• **Your task**: Return all lines where the word "their" can be found.

• **Dataset records**:
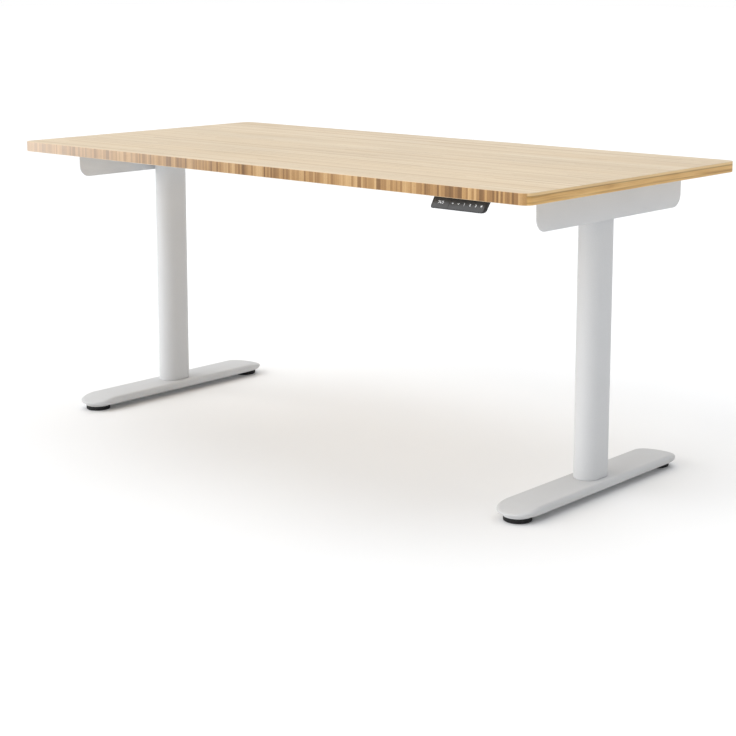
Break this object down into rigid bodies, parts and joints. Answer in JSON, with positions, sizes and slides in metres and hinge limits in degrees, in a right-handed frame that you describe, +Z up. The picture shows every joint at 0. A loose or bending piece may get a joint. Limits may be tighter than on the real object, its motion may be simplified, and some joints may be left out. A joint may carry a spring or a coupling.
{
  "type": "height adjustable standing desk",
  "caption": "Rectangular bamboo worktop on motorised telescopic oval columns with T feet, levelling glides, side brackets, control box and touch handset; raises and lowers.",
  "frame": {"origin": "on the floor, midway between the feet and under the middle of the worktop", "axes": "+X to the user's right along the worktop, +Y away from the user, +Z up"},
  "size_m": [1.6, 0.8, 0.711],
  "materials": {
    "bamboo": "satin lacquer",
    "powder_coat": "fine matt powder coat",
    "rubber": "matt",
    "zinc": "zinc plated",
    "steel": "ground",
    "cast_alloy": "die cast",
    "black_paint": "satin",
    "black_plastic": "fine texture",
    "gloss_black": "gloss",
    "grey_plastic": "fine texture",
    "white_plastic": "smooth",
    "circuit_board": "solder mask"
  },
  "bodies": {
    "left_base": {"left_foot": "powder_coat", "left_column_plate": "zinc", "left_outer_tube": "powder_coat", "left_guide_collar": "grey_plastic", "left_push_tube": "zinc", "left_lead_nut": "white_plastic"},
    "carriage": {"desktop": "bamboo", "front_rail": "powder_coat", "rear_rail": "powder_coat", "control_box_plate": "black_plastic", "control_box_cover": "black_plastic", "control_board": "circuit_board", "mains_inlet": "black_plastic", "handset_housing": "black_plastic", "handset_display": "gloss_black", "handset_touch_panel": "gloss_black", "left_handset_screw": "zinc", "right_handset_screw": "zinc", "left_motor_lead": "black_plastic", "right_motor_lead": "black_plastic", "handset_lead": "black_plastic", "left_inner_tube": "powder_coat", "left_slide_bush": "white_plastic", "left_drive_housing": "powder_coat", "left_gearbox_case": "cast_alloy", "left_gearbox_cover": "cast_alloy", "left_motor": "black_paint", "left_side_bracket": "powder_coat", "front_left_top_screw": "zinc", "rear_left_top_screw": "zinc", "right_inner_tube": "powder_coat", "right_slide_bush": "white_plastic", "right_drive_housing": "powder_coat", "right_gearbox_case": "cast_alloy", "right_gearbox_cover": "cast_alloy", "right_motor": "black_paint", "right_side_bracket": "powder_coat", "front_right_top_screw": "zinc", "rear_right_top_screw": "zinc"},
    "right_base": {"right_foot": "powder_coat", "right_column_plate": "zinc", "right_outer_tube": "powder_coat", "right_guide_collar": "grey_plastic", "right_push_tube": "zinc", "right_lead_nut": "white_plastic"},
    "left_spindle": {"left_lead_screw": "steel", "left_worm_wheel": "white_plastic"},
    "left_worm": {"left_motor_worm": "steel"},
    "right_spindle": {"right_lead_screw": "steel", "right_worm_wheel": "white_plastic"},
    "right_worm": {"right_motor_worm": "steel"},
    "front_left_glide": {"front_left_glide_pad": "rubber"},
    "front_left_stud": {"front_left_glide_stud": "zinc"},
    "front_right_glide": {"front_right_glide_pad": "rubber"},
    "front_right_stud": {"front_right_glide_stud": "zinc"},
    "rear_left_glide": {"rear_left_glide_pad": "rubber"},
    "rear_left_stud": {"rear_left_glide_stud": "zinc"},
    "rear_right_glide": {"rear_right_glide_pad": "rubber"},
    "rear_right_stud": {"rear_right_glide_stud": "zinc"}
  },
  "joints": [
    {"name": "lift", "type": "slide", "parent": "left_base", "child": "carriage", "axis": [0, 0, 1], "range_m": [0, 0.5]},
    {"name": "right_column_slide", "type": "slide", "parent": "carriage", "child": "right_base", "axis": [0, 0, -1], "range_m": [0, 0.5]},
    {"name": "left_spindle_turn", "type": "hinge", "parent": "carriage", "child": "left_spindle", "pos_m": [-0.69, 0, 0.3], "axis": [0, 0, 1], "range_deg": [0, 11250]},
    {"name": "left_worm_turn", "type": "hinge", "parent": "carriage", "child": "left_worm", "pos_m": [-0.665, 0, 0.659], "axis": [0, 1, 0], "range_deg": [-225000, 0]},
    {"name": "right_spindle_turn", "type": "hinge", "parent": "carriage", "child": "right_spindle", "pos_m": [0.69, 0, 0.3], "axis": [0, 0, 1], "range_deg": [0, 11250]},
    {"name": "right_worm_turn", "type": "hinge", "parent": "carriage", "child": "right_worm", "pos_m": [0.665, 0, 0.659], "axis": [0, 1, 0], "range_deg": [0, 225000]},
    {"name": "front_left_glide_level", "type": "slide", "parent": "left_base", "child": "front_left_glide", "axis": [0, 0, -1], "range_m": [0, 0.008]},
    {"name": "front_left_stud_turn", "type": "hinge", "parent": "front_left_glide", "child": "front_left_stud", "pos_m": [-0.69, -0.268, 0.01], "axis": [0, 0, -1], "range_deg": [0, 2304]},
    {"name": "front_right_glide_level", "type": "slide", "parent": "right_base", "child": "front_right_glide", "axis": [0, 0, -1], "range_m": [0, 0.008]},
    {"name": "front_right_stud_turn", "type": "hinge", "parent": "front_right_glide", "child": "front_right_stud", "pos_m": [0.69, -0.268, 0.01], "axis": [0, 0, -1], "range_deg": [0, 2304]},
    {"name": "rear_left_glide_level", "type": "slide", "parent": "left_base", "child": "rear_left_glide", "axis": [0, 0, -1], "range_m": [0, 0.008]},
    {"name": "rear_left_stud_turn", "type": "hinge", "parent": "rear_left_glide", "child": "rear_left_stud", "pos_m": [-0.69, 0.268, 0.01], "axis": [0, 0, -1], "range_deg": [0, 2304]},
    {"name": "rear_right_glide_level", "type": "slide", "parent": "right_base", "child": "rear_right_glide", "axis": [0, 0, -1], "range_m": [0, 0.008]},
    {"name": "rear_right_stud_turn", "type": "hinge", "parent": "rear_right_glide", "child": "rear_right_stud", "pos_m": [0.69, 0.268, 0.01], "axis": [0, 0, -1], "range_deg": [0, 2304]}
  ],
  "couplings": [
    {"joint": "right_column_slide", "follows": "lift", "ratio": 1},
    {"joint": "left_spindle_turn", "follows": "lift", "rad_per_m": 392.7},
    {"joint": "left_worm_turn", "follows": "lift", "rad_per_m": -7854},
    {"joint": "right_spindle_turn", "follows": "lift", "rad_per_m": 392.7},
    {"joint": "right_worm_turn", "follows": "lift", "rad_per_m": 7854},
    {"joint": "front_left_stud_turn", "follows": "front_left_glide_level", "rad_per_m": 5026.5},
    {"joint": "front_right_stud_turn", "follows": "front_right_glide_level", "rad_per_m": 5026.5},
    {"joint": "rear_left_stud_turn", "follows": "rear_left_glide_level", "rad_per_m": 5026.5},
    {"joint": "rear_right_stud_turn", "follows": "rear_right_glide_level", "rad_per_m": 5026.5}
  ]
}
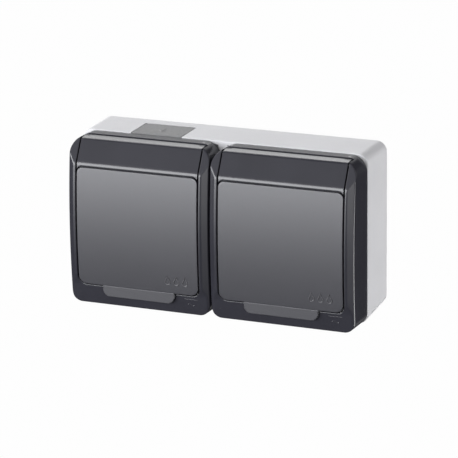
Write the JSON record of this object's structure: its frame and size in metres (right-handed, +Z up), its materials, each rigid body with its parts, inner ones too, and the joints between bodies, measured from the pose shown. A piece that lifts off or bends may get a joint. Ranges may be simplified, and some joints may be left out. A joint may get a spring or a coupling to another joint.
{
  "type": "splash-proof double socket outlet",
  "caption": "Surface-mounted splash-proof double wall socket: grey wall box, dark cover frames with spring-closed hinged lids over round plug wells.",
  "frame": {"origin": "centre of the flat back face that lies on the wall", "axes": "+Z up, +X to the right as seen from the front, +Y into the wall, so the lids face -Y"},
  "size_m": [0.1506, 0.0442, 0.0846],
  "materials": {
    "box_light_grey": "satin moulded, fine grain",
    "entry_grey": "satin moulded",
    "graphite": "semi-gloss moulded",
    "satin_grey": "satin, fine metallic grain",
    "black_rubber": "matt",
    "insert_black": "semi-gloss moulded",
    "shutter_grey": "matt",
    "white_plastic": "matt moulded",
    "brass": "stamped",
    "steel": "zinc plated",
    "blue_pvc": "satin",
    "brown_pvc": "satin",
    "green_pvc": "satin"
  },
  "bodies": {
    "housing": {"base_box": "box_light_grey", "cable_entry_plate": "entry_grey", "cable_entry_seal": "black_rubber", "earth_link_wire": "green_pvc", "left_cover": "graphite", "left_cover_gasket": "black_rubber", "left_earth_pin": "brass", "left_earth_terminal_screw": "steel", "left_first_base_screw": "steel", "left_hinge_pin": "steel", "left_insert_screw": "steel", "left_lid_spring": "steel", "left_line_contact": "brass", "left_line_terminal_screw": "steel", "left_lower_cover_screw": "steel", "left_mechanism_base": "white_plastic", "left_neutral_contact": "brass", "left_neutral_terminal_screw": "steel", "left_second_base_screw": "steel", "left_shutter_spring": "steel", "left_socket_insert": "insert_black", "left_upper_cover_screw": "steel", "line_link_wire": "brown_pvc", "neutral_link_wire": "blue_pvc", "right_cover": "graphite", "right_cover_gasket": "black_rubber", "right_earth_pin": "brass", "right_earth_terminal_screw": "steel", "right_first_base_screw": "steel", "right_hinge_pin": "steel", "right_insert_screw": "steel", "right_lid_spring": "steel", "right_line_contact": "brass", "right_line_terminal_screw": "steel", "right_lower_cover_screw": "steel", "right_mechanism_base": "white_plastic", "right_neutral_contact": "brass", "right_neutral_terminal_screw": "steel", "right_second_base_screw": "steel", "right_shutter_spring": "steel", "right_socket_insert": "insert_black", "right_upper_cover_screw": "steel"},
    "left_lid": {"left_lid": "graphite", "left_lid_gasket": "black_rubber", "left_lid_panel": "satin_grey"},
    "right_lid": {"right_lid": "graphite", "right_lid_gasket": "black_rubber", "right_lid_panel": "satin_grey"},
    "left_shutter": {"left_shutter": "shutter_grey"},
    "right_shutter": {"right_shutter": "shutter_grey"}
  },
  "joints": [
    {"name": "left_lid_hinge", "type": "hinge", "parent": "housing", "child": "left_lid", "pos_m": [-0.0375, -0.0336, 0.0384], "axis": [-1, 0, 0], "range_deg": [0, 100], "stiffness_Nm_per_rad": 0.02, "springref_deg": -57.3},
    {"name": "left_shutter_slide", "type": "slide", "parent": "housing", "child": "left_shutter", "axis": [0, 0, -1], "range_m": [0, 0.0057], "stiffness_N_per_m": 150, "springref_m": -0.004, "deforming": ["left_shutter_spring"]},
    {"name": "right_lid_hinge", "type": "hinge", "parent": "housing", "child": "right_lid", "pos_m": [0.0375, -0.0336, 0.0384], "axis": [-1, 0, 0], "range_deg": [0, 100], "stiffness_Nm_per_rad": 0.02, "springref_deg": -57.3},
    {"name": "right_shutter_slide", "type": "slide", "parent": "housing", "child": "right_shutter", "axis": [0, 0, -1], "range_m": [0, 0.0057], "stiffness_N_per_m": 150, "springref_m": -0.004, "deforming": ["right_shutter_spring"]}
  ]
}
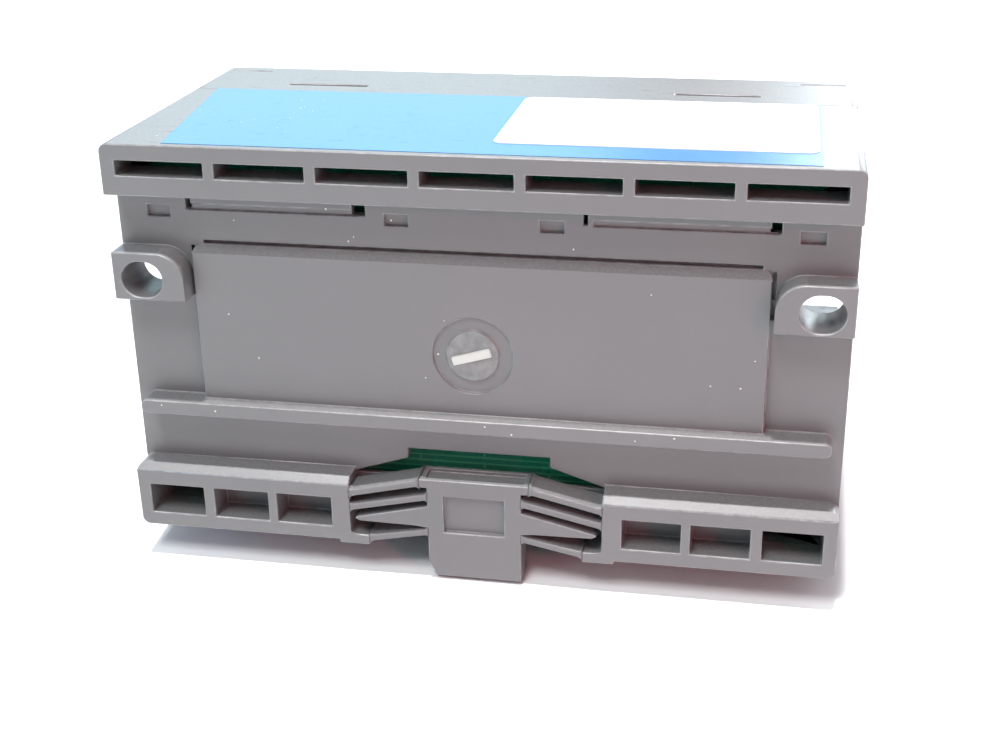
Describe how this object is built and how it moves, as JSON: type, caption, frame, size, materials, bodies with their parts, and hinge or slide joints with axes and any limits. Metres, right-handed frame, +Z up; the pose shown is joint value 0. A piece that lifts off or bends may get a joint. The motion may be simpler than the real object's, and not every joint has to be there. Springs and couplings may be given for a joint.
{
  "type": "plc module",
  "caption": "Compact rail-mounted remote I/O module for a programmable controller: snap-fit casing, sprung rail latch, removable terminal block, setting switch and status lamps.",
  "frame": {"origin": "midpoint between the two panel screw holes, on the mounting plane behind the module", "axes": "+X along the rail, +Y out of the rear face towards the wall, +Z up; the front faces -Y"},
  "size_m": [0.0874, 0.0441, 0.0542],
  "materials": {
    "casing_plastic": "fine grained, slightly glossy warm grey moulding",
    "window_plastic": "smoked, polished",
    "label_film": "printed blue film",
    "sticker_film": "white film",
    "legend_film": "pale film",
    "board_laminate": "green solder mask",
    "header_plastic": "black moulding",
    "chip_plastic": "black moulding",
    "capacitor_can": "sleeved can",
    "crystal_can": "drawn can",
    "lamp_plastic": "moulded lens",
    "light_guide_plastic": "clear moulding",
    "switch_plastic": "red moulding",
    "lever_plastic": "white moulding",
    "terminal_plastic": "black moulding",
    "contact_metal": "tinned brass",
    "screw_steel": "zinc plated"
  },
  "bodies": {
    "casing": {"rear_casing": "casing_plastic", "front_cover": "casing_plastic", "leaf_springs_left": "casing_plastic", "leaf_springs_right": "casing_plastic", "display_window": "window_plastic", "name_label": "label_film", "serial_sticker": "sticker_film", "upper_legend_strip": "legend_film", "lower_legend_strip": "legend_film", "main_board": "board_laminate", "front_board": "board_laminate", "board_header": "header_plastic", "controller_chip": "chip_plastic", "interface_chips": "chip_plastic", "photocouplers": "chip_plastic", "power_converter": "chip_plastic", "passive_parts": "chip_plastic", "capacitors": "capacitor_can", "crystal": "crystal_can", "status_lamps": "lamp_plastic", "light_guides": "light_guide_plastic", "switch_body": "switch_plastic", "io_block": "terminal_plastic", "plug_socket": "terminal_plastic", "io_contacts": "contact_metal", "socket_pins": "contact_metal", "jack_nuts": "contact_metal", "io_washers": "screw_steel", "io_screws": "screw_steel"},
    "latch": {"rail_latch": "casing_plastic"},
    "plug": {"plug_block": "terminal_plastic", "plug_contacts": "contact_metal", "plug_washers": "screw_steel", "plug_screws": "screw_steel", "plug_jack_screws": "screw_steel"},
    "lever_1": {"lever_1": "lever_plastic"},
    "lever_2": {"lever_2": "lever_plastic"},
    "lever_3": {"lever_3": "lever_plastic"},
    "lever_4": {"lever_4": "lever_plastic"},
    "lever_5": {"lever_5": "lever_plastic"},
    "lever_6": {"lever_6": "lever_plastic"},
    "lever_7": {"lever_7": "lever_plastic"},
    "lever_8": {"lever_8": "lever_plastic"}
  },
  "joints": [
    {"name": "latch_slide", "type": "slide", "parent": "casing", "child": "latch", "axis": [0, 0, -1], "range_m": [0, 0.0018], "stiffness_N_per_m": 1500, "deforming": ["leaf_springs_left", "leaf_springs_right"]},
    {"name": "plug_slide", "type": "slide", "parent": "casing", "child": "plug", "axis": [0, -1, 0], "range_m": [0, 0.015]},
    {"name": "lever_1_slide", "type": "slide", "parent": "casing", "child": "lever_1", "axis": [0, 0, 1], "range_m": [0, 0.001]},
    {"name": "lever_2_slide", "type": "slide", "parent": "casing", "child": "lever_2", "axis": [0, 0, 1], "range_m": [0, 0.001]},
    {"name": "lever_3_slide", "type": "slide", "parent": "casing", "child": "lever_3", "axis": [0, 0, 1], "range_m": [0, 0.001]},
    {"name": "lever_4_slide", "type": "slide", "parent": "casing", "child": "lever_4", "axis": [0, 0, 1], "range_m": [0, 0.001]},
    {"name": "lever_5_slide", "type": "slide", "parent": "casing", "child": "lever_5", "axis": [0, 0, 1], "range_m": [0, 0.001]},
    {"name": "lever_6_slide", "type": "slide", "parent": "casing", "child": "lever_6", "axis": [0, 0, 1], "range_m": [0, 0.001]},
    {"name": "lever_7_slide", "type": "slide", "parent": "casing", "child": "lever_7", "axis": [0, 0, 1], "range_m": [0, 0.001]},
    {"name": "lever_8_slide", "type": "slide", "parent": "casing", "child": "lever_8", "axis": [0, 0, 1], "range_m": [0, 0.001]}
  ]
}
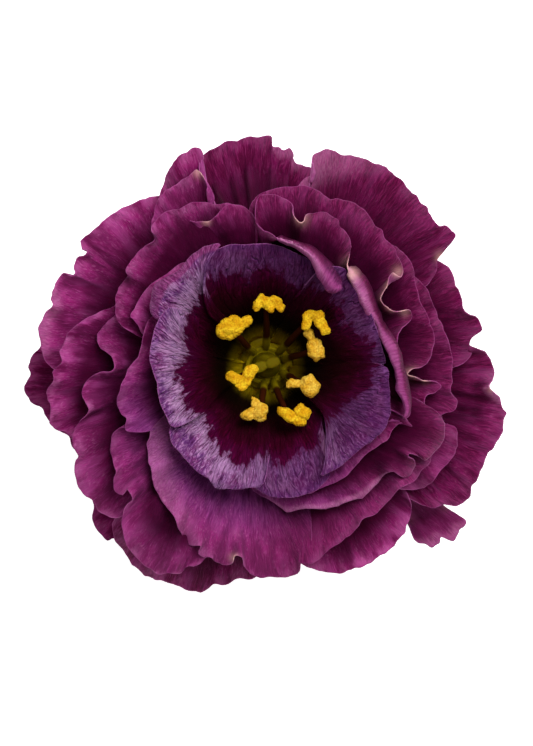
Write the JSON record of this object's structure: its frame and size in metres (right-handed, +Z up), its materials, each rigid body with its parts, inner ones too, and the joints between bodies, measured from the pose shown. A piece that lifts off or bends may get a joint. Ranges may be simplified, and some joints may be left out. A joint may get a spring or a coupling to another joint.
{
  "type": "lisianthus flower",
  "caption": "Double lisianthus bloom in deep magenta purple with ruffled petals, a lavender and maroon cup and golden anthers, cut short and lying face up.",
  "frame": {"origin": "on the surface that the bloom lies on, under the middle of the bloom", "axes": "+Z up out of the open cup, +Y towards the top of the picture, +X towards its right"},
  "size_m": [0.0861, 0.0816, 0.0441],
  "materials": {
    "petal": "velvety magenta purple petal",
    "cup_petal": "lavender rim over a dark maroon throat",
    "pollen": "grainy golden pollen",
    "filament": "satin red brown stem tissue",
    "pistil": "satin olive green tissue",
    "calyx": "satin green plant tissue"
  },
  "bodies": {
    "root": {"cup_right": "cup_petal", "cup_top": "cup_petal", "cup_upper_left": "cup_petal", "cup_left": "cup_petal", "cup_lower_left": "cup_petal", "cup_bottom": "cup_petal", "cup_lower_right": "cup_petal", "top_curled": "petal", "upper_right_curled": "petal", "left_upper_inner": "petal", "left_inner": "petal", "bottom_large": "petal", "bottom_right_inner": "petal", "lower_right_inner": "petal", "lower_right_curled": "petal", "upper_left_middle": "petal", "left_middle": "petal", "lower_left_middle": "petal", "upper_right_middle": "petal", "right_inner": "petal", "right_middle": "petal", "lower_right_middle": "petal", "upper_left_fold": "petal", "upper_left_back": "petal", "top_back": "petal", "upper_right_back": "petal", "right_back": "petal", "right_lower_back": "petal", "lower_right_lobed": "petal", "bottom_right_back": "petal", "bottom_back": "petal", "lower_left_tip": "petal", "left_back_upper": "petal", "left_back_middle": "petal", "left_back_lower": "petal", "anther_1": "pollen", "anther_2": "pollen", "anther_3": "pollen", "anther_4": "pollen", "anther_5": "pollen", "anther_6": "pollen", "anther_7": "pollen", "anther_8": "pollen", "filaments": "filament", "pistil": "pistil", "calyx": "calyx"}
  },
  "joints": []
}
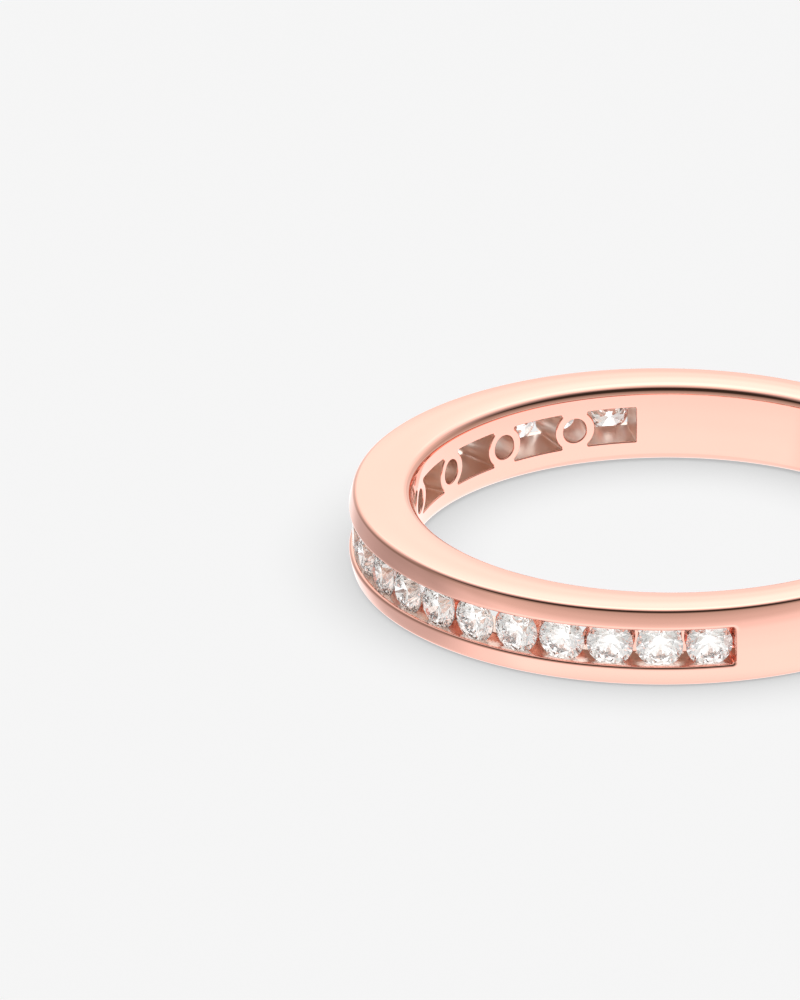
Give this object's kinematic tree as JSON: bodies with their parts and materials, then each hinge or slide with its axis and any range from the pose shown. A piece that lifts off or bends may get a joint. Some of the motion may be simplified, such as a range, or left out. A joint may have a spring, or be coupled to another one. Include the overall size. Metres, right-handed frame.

• **Final answer**:
Describe how this object is built and how it moves, as JSON: type, caption, frame, size, materials, bodies with their parts, and hinge or slide joints with axes and any limits. Metres, right-handed frame, +Z up; the pose shown is joint value 0. A piece that lifts off or bends may get a joint. The motion may be simpler than the real object's, and not every joint has to be there. Springs and couplings may be given for a joint.
Give this object's kinematic tree as JSON: bodies with their parts and materials, then each hinge or slide with its axis and any range from the pose shown. A piece that lifts off or bends may get a joint. Some of the motion may be simplified, such as a range, or left out. A joint may have a spring, or be coupled to another one. Include the overall size. Metres, right-handed frame.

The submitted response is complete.